━━ MATERIAL ━━
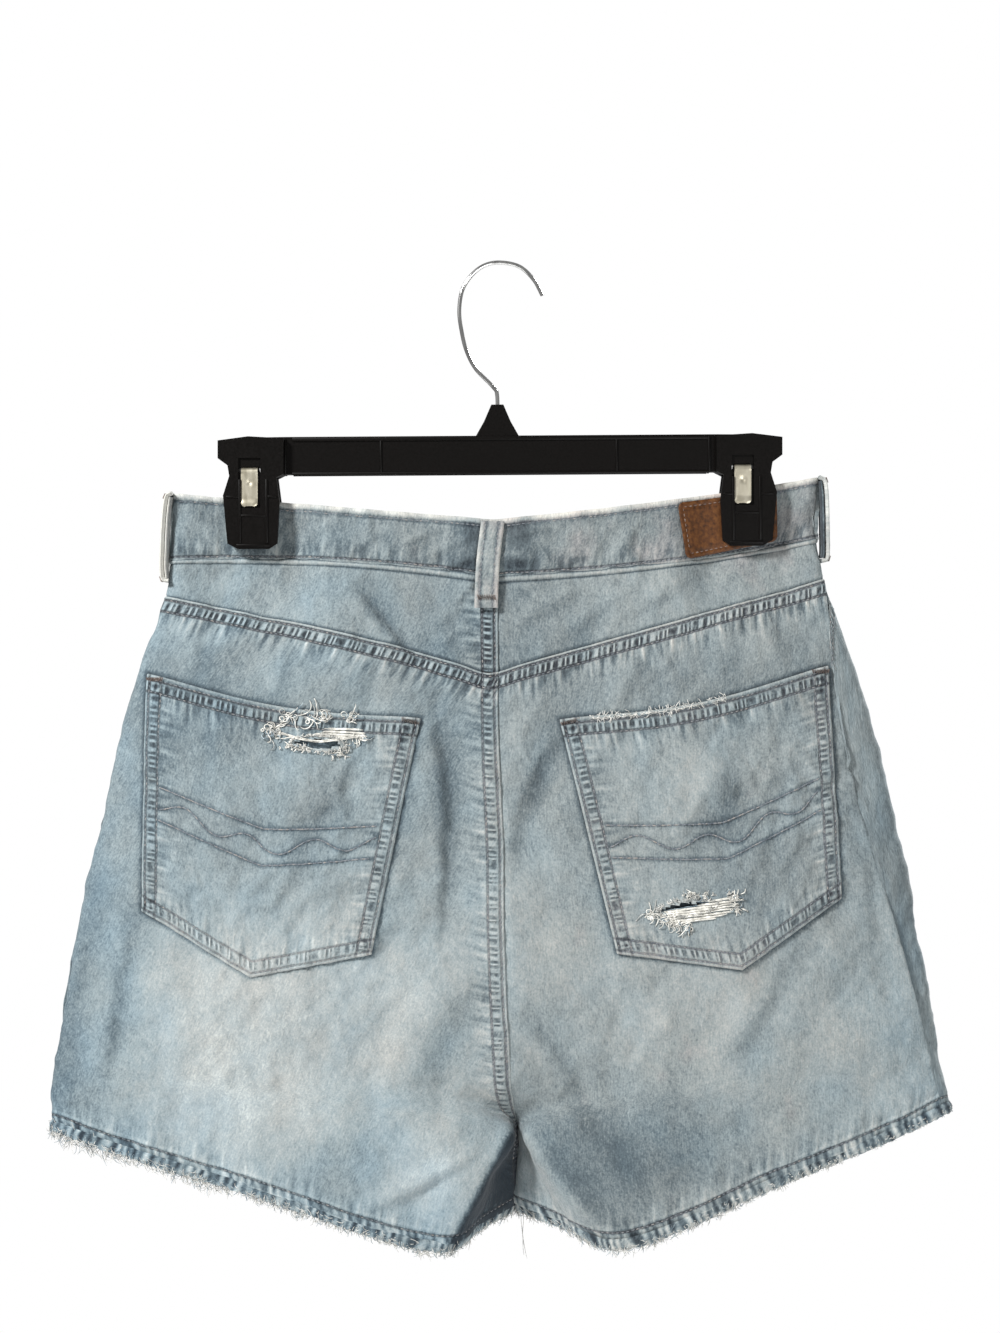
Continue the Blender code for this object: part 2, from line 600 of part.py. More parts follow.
def make_fly(parts):
    """The placket over the centre front, its lower end curved in to the seam."""
    t = np.linspace(1.05, FLY_END, 13)[:, None]
    width = FLY_WIDTH * np.sqrt(1 - np.clip((t - (FLY_END - 1.3)) / 1.42, 0, 1) ** 2)
    share = np.linspace(0.02, 1, 5)[None, :]
    edge = surface("left", np.full(t.shape, 1.5), t)
    centre = surface("left", np.full(t.shape, 2.0), t)
    run = 0.5 / np.linalg.norm(edge - centre, axis=-1)
    w = 2 - width * run * share
    points = lifted("left", w, np.broadcast_to(t, w.shape), np.full(w.shape, DENIM + SEAM_GAP + 0.15))
    sheet("fly_placket", points, DENIM, DENIM_LOOK, parts)


def make_button(parts):
    """A domed shank button on the overlapping end of the waistband."""
    where = surface("left", 1.93, 0.5)
    out = normals("left", 1.93, 0.5)
    profile = ((0, 4.4), (5.5, 4.1), (8.2, 3.2), (8.5, 2.2), (3.2, 1.5), (3.2, 0.35), (0, 0.35))
    mesh = bpy.data.meshes.new("waist_button")
    turned = bmesh.new()
    verts = [turned.verts.new((radius * MM, 0, height * MM)) for radius, height in profile]
    edges = [turned.edges.new(pair) for pair in zip(verts, verts[1:])]
    bmesh.ops.spin(turned, geom=verts + edges, cent=(0, 0, 0), axis=(0, 0, 1), angle=2 * math.pi, steps=16,
                   use_merge=True)
    bmesh.ops.remove_doubles(turned, verts=turned.verts, dist=1e-6)
    bmesh.ops.recalc_face_normals(turned, faces=turned.faces)
    turned.to_mesh(mesh)
    turned.free()
    obj = place("waist_button", mesh, BRASS_LOOK, parts)
    obj.location = (where + out * 0.5 * BAND) * MM
    obj.rotation_euler = (-math.pi / 2, 0, 0)


def make_fringe(parts):
    """A frayed edge under each hem: a narrow strip of cloth parted from the hem, with loose warp ends."""
    last = len(SECTIONS) - 1
    for half in SIGN:
        random = np.random.default_rng(FRINGE_SEED + SIGN[half])
        seam = float(side_seam(half, last))
        columns_w = np.concatenate([seam * columns_from_middle(BACK_COLUMNS),
                                    front_columns(FRONT_COLUMNS, FRONT_TURN[half])[1:]])
        corners = surface(half, columns_w, last)
        ring = np.linalg.norm(np.diff(corners, axis=0), axis=1).sum()
        starts = np.arange(FRINGE_STRANDS) * 2 / FRINGE_STRANDS
        w = np.stack([starts, starts + 2 * FRINGE_ROOT / ring], axis=1).ravel()
        edge = np.stack([np.interp(w, columns_w, corners[:, k]) for k in range(3)], axis=1)
        out = normals(half, np.clip(w, 0.01, 1.99), last)
        down = surface(half, w, last) - surface(half, w, last - 0.05)
        down /= np.linalg.norm(down, axis=1, keepdims=True)
        strip = bmesh.new()
        top, bottom = 1.6 * SEAM_GAP, 1.6 * SEAM_GAP + FRINGE_STRIP
        circles = []
        for side, drop in ((0.5, top), (0.5, bottom), (-0.5, bottom), (-0.5, top)):
            circle = bmesh.ops.create_circle(strip, segments=len(w), radius=1)["verts"]
            for vert, point in zip(circle, edge + out * side * DENIM + down * drop):
                vert.co = point * MM
            circles.append(circle)
        for first, second in zip(circles, circles[1:] + circles[:1]):
            rims = [next(e for e in v.link_edges if e.other_vert(v) is ring_next)
                    for ring_ in (first, second) for v, ring_next in zip(ring_, ring_[1:] + ring_[:1])]
            bmesh.ops.bridge_loops(strip, edges=rims)
        bmesh.ops.recalc_face_normals(strip, faces=strip.faces)
        under = set(circles[1]) | set(circles[2])
        places = {vert: number for number, vert in enumerate(circles[1])}
        roots = []
        for face in strip.faces:
            if all(vert in under for vert in face.verts):
                numbers = sorted(places[vert] for vert in face.verts if vert in places)
                if numbers[0] % 2 == 0 and numbers[1] == numbers[0] + 1:
                    roots.append(face)
        grown = bmesh.ops.extrude_discrete_faces(strip, faces=roots)["faces"]
        for face in grown:
            centre = face.calc_center_median()
            fall = random.uniform(*FRINGE_LENGTH) * MM
            sway = (random.uniform(-1.2, 1.2) * MM, random.uniform(-0.8, 0.8) * MM, -fall)
            for vert in face.verts:
                vert.co = centre + (vert.co - centre) * 0.45
            bmesh.ops.translate(strip, verts=face.verts, vec=sway)
        mesh = bpy.data.meshes.new("hem_fringe_" + half)
        strip.to_mesh(mesh)
        strip.free()
        place("hem_fringe_" + half, mesh, FRAY_LOOK, parts)


# ---------------------------------------------------------------- the hanger

def leaned(x, z):
    return z + HANGER_LEAN * x


def plate(name, outline, y_range, collection, hidden=False):
    """A flat outline in x and z, extruded between two depths, as a mesh."""
    curve = bpy.data.curves.new(name, "CURVE")
    curve.dimensions = "2D"
    curve.fill_mode = "BOTH"
    curve.extrude = 0.5 * (y_range[1] - y_range[0]) * MM
    spline = curve.splines.new("POLY")
    spline.points.add(len(outline) - 1)
    for point, (x, z) in zip(spline.points, outline):
        point.co = (x * MM, leaned(x, z) * MM, 0, 1)
    spline.use_cyclic_u = True
    flat = bpy.data.objects.new(name + "_outline", curve)
    collection.objects.link(flat)
    flat.rotation_euler = (math.pi / 2, 0, 0)
    flat.location = (0, 0.5 * (y_range[0] + y_range[1]) * MM, 0)
    graph = bpy.context.evaluated_depsgraph_get()
    mesh = bpy.data.meshes.new_from_object(flat.evaluated_get(graph))
    mesh.transform(flat.matrix_basis)
    bpy.data.objects.remove(flat)
    welded = bmesh.new()
    welded.from_mesh(mesh)
    bmesh.ops.remove_doubles(welded, verts=welded.verts, dist=1e-6)
    bmesh.ops.recalc_face_normals(welded, faces=welded.faces)
    welded.to_mesh(mesh)
    welded.free()
    obj = bpy.data.objects.new(name, mesh)
    collection.objects.link(obj)
    if hidden:
        obj.hide_render = True
        obj.display_type = "WIRE"
    return obj


def join(obj, other, operation, name):
    joined = obj.modifiers.new(name, "BOOLEAN")
    joined.operation = operation
    joined.object = other


def outwards(outline, sign):
    """A clip's outline, measured out from its centre line, at its place on the hanger."""
    return [(sign * (CLIP_X + x), z) for x, z in outline]


def box_outline(x_range, z_range):
    (left, right), (low, high) = x_range, z_range
    return [(left, low), (right, low), (right, high), (left, high)]


def jaw_pad(outline):
    """The lower, gripping part of a jaw's outline."""
    return [(-13.4, JAW_PAD_TOP)] + [(x * 0.96, z) for x, z in reversed(outline) if z < JAW_PAD_TOP] + [
        (14.5, JAW_PAD_TOP)]


def make_hanger(parts, cutters):
    half_depth = 0.5 * BAR_DEPTH
    neck = [(NECK_X + x, z) for x, z in NECK]
    bar_outline = neck + outwards(END_BLOCK, 1) + outwards(END_BLOCK, -1)[::-1]
    bar = plate("hanger_bar", bar_outline, (-half_depth, half_depth), parts)
    bar.data.materials.append(material("hanger_bar", *PLASTIC_LOOK))
    for half, sign in SIGN.items():
        jaw_outline = outwards(JAW, sign)
        pad_outline = outwards(jaw_pad(JAW), sign)
        fixed_y = (half_depth - JAW_OVERLAP, PLATE_Y[1])
        join(bar, plate("fixed_plate_" + half, jaw_outline, fixed_y, cutters, True), "UNION", "Fixed jaw")
        pad_y = (FIXED_PAD_Y, PLATE_Y[1] - 1)
        join(bar, plate("fixed_pad_" + half, pad_outline, pad_y, cutters, True), "UNION", "Fixed pad")

        jaw = plate("clip_jaw_" + half, jaw_outline, (-PLATE_Y[1], -PLATE_Y[0]), parts)
        jaw.data.materials.append(material("clip_jaw_" + half, *PLASTIC_LOOK))
        pad_y = (-PLATE_Y[0] - 1, -PAD_Y[half])
        join(jaw, plate("jaw_pad_" + half, pad_outline, pad_y, cutters, True), "UNION", "Pad")

        slot_x = (SPRING_X[half][0] - SLOT_SIDE, SPRING_X[half][1] + SLOT_SIDE)
        slot_outline = outwards(box_outline(slot_x, (SPRING_Z[1] - 2.6, SPRING_Z[1] + SEAM_GAP)), sign)
        slot = plate("spring_slot_" + half, slot_outline, (-PAST_HANGER, PAST_HANGER), cutters, True)
        recess_outline = outwards(box_outline(slot_x, (SPRING_Z[0] - 1, SLOT_TOP)), sign)
        recess_y = PLATE_Y[1] - SPRING_STEEL - SEAM_GAP
        sides = (("near", (-PAST_HANGER, -recess_y), jaw), ("far", (recess_y, PAST_HANGER), bar))
        for name, y_range, target in sides:
            recess = plate(f"spring_recess_{name}_{half}", recess_outline, y_range, cutters, True)
            join(target, slot, "DIFFERENCE", "Spring slot")
            join(target, recess, "DIFFERENCE", "Spring recess")
        make_spring(half, parts)

    bore = plate("hook_bore", box_outline((NECK_X - 1.5, NECK_X + 1.5), (HOOK_LOWER_END - 0.5, -70)),
                 (-1.5, 1.5), cutters, True)
    join(bar, bore, "DIFFERENCE", "Hook bore")


def make_spring(half, parts):
    """A steel strip bent over both jaws: a U profile in y and z, extruded across the clip."""
    outer = PLATE_Y[1]
    inner = outer - SPRING_STEEL
    top = SPRING_Z[1]
    bottom = SPRING_Z[0]
    lean = leaned(SIGN[half] * CLIP_X, 0)
    profile = [(-outer, bottom), (-outer, top - 2), (-outer + 2, top), (outer - 2, top), (outer, top - 2),
               (outer, bottom), (inner, bottom), (inner, top - 2.4), (inner - 1.4, top - SPRING_STEEL),
               (-inner + 1.4, top - SPRING_STEEL), (-inner, top - 2.4), (-inner, bottom)]
    mesh = bpy.data.meshes.new("clip_spring_" + half)
    strip = bmesh.new()
    x_near, x_far = (SIGN[half] * (CLIP_X + x) for x in SPRING_X[half])
    loop = [strip.verts.new((x_near * MM, y * MM, (z + lean) * MM)) for y, z in profile]
    face = strip.faces.new(loop)
    grown = bmesh.ops.extrude_face_region(strip, geom=[face])["geom"]
    moved = [item for item in grown if isinstance(item, bmesh.types.BMVert)]
    bmesh.ops.translate(strip, verts=moved, vec=((x_far - x_near) * MM, 0, 0))
    bmesh.ops.recalc_face_normals(strip, faces=strip.faces)
    strip.to_mesh(mesh)
    strip.free()
    place("clip_spring_" + half, mesh, STEEL_LOOK, parts)


def make_hook(parts):
    """The wire, its centre line read from a smooth curve through HOOK."""
    points = np.array([(x, 0, z) for x, z in HOOK], float)
    at = np.linspace(0, len(points) - 1, 3 * (len(points) - 1) + 1)
    line = through(points, at, 2 * points[0] - points[1], 2 * points[-1] - points[-2])
    curve = bpy.data.curves.new("hanger_hook", "CURVE")
    curve.dimensions = "3D"
    curve.bevel_depth = 0.5 * HOOK_WIRE * MM
    curve.bevel_resolution = 2
    curve.use_fill_caps = True
    spline = curve.splines.new("POLY")
    spline.points.add(len(line) - 1)
    for point, co in zip(spline.points, line):
        point.co = (*(co * MM), 1)
    place("hanger_hook", curve, STEEL_LOOK, parts)


def main():
    for obj in list(bpy.data.objects):
        bpy.data.objects.remove(obj, do_unlink=True)
    parts = bpy.data.collections.new("denim_shorts_on_hanger")
    cutters = bpy.data.collections.new("cutters")
    for collection in (parts, cutters):
        bpy.context.scene.collection.children.link(collection)
    make_panels(parts)
    make_pocket_facings(parts)
    make_waistband(parts)
    make_loops(parts)
    make_back_pockets(parts, cutters)
    make_patch(parts)
    make_fly(parts)
    make_button(parts)
    make_fringe(parts)
    make_hanger(parts, cutters)
    make_hook(parts)


main()
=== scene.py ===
"""Denim shorts hung by the waistband from a clip hanger, dressed in cloth, thread, leather and metal.

The wearer's back faces -Y, +X is the wearer's right and +Z is up, and the hook's inner top is the origin.
Sizes are in millimetres until a piece is made. Each half of the garment is one surface: w runs from the
seat seam or inseam (0) round the side (1) to the front (2), and t counts the sections from the waist
edge (0) to the hem. A cloth piece is a fine grid on that surface, raised and drawn in by its seams.
"""

import math
from collections import namedtuple

import bmesh
import bpy
import numpy as np
from mathutils import Matrix, Vector
from mathutils.kdtree import KDTree


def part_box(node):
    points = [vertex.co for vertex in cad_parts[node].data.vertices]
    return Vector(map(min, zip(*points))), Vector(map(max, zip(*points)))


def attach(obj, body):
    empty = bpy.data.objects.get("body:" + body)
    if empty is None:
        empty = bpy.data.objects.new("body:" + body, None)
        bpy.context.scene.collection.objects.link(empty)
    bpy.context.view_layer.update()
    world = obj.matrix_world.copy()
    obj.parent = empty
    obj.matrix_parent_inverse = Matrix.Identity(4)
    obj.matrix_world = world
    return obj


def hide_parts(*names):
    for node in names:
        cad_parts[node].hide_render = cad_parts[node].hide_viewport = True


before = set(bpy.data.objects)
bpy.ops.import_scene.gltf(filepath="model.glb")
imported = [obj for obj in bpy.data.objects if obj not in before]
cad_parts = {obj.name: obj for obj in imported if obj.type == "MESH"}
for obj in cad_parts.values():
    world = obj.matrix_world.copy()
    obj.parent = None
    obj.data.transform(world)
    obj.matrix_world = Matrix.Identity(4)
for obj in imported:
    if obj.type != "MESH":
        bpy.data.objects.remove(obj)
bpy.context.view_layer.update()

bl_info = {
    "name": "Denim Shorts on a Clip Hanger",
    "version": (1, 0, 0),
    "blender": (4, 5, 0),
    "location": "3D View > Sidebar > Shorts",
    "description": "Dresses a pair of frayed denim shorts and the clip hanger that holds it",
    "category": "Object",
}

MM = 0.001
DENIM = 1.2
BAND = 2.2
LEATHER = 1.2
SIGN = {"left": -1, "right": 1}
OPPOSITE = {"left": "right", "right": "left", "top": "bottom", "bottom": "top"}

# ---------------------------------------------------------------- the garment's surface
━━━
> **TASK GOAL**
Repeat, without changes, every line from the one that contains "obj.matrix_world = Matrix.Identity(4)" through the final line of the data.

> **RIGHT ANSWER**
    obj.matrix_world = Matrix.Identity(4)
for obj in imported:
    if obj.type != "MESH":
        bpy.data.objects.remove(obj)
bpy.context.view_layer.update()

bl_info = {
    "name": "Denim Shorts on a Clip Hanger",
    "version": (1, 0, 0),
    "blender": (4, 5, 0),
    "location": "3D View > Sidebar > Shorts",
    "description": "Dresses a pair of frayed denim shorts and the clip hanger that holds it",
    "category": "Object",
}

MM = 0.001
DENIM = 1.2
BAND = 2.2
LEATHER = 1.2
SIGN = {"left": -1, "right": 1}
OPPOSITE = {"left": "right", "right": "left", "top": "bottom", "bottom": "top"}

# ---------------------------------------------------------------- the garment's surface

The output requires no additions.